Australian almond company Select Harvests’ profit has more than halved in the first half of its 2017 financial year, falling from A$23.6m to A$11.6m.
The company also posted a cent drop in revenue from A$166.4m in the first half of 2016, to to A$126.5m in the first half of the 2017 financial year.
Underlying EBIT fell 38 per cent to A$17.9m, while its almond division EBIT fell 38 per cent to A$15.6m.
The company cited lower almond prices than forecast as well as adverse impacts of currency and crop mixes for the drop in profit.
Select Harvests managing director Paul Thompson said the results were in line with their expectations.
“Select Harvests is structured and managed to withstand and capitalise on short term commodity price and currency fluctuations, ensuring delivery of long term sustainable value to shareholders,” he said.
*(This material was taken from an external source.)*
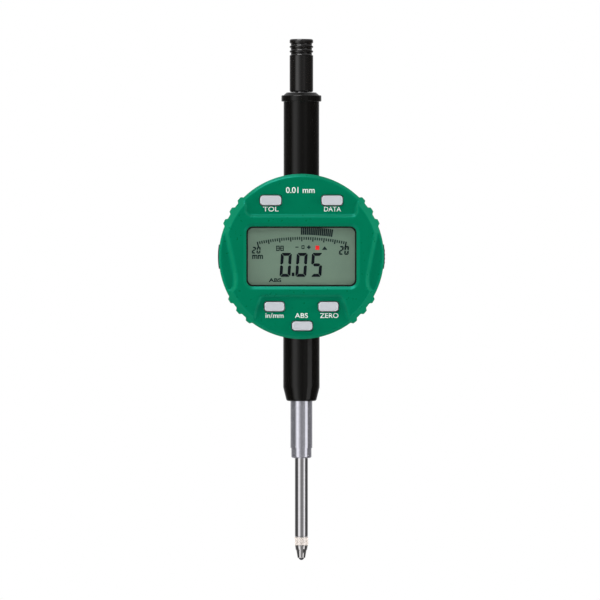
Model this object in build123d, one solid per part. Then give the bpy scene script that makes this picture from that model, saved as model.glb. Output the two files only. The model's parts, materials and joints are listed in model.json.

Select Harvests has also invested A$26.5m in orchards and facilities that will see production rise 1,400 tonnes a year at full maturity.
The investments include taking a 22 per cent shareholding in Laragon Processing, an almond hulling, shelling and drying facility with capacity to process 10,000 tonnes each day, as well as the acquisition of South Australia’s Jubilee Almond Orchards.
The crop forecast for 2017 is estimated at 15,750 to 16,250 tonnes, with the company on course to increase production 50 per cent from 2017 to 2025, when its forecast to produce around 24,014 tonnes each year.
Globally, treenut consumption has increased 59 per cent in the past ten years, with almonds seeing the larges increased, driven by healthy eating trends, an emerging middle class in Asia and the Middle East, and marketing pushes from but the Almond Board of Australia and the California Almond Board.